"I don't care."
Such a response is common from evangelicals when presented with the history of Christian doctrine.
"Contraception has always been considered immoral, even by Protestants until the 20th century."
"I don't care. I think people were wrong. I don't see it in the Bible."
This means that it's possible that all Christians from the beginning were wrong on an issue of central importance (such as theology of marriage) until Christians were enlightened to the truth in the 20th century and finally discovered the true meaning of Scripture.
Sadly, this mentality has several serious problems:
First, it shows pride, sometimes even a hero mentality.
But an even deeper problem is that it tends toward turning Christianity into a discovered religion rather than a revealed religion.
Some religions are claimed to be discovered by man. People might meditate and discover truth about the universe. This knowledge is then pooled together in some way. New information is accepted, and the possibility of someone having been wrong is open.

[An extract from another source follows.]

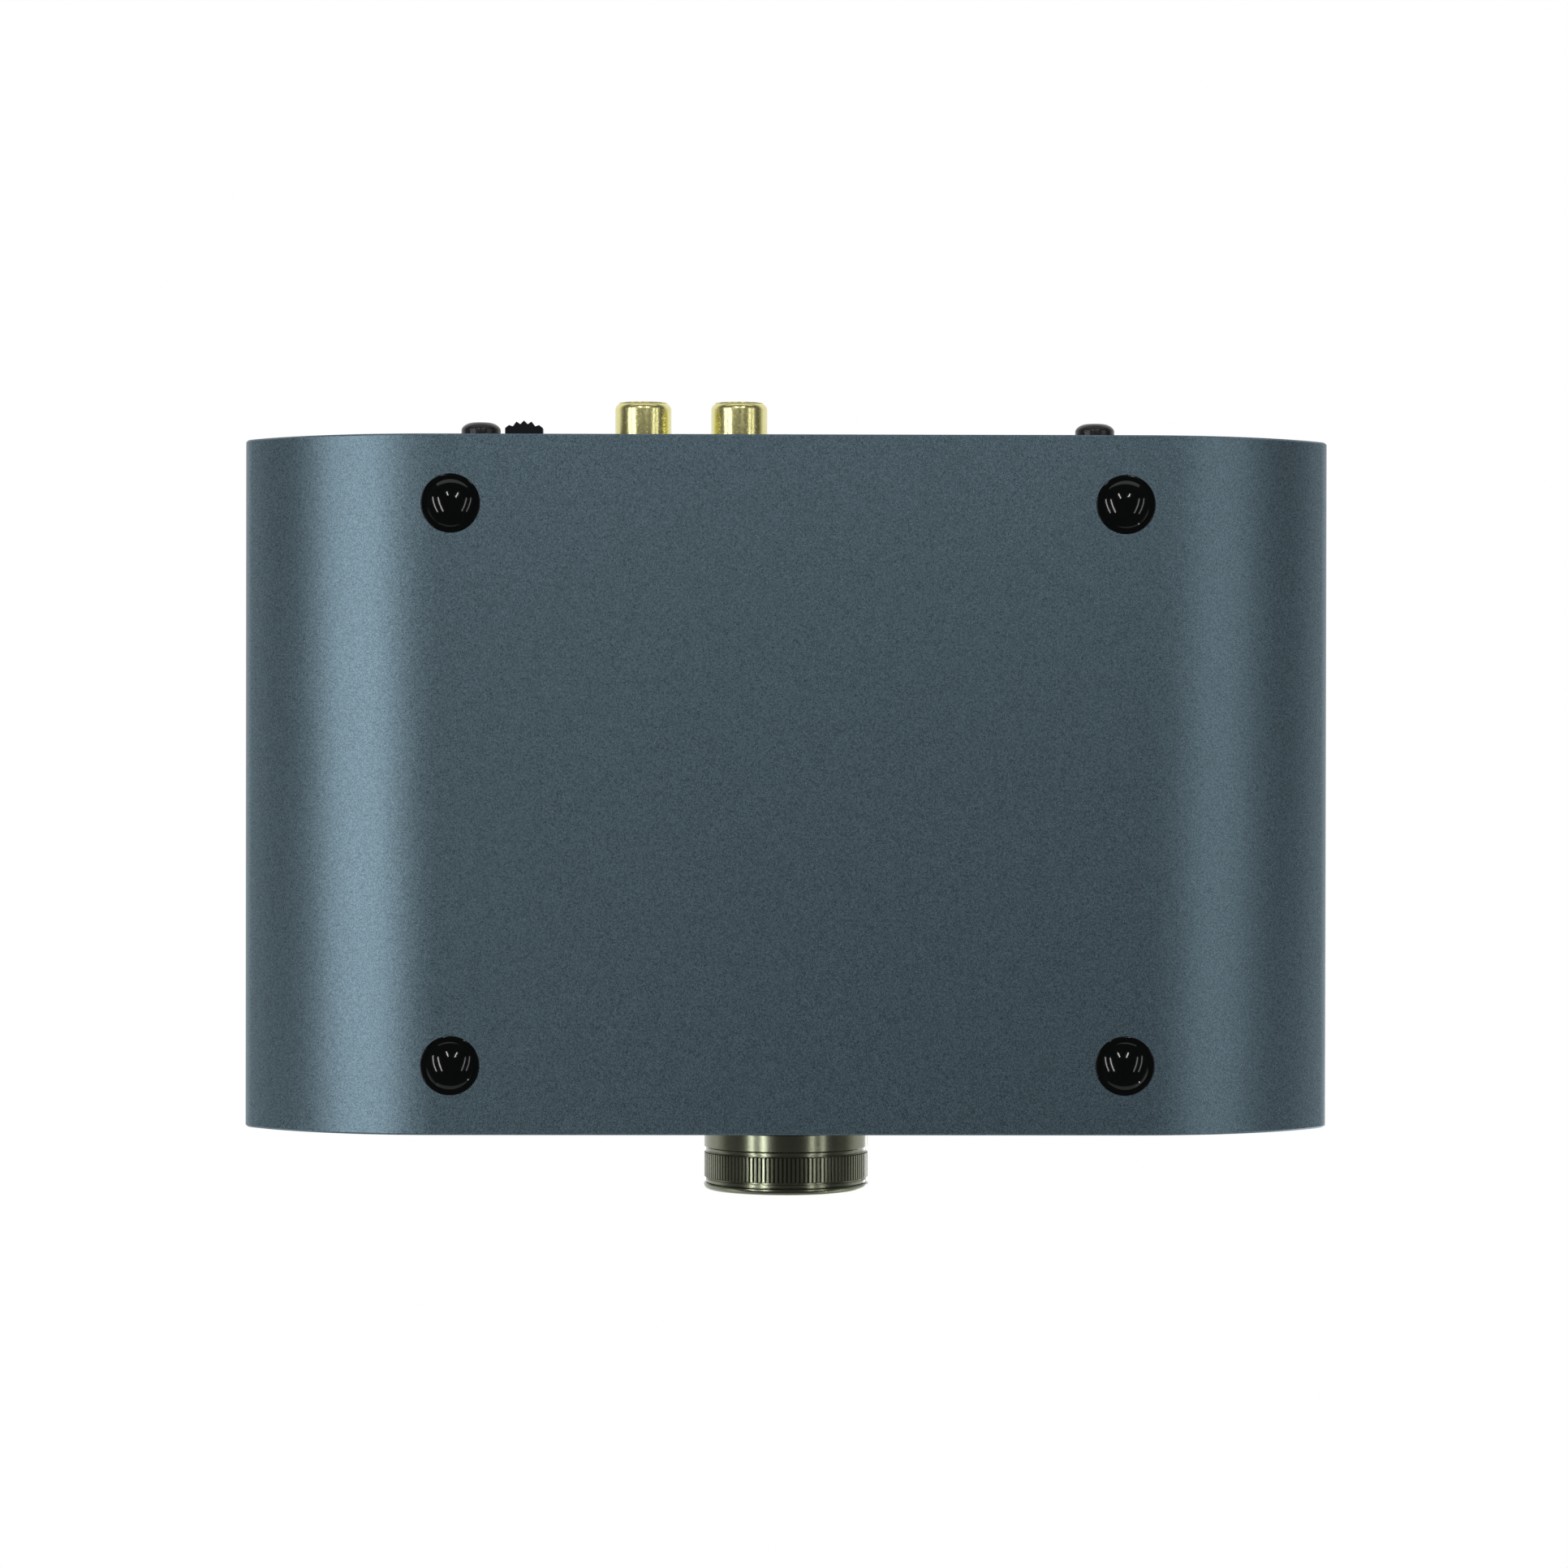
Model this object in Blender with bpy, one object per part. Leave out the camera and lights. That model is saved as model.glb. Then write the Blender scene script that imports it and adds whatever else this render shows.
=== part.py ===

Other religions are claimed to be revealed. Christianity is one such religion. A person meditating on a mountain did not figure out that God is a Trinity and then tell the rest of us. God, by his own initiative, revealed this truth about himself to us. The person of Jesus is the pinnacle and fullness of God's revelation to man. He is the eternal Word of God. (John 1.1)
When one dismisses Christian history entirely and is willing to believe a completely new doctrine that actually runs against the tradition, one begins to lean heavily on one's own ability, or at least one's own generation's ability, to discover new theological truth that was until then unknown. It must mean that God is still revealing, changing his mind, or that the Holy Spirit is so inactive in protecting God's supposedy definitive revelation in Jesus Christ that we need it revealed again.
Now, if history doesn't matter, what isn't up for grabs? In other words, if one is able to dismiss 20 centuries of teaching on one matter of theology, is there any piece of historic Christianity that one is not willing to dismiss? The Trinity? The dual nature of Jesus? Christ's atonement on the cross? Why? Who decides what makes the cut and what doesn't?
As a result, the word Christian starts to lose meaning. If truly everything is up for grabs, how do we define what Christianity even is? It becomes whatever a person who claims the title Christian wants to make it.
We are finite beings created by God.
We learn about God from God.
The work of theology is to better understand the revelation that God has given us, not to reinvent Christianity. When one claims that one has discovered the true meaning of Scripture on a particular issue that until then had not only been hidden but had been interpreted in the opposite way, it becomes difficult to justify such a view in light of God's history of revelation, which culminated and is completed in Jesus Christ.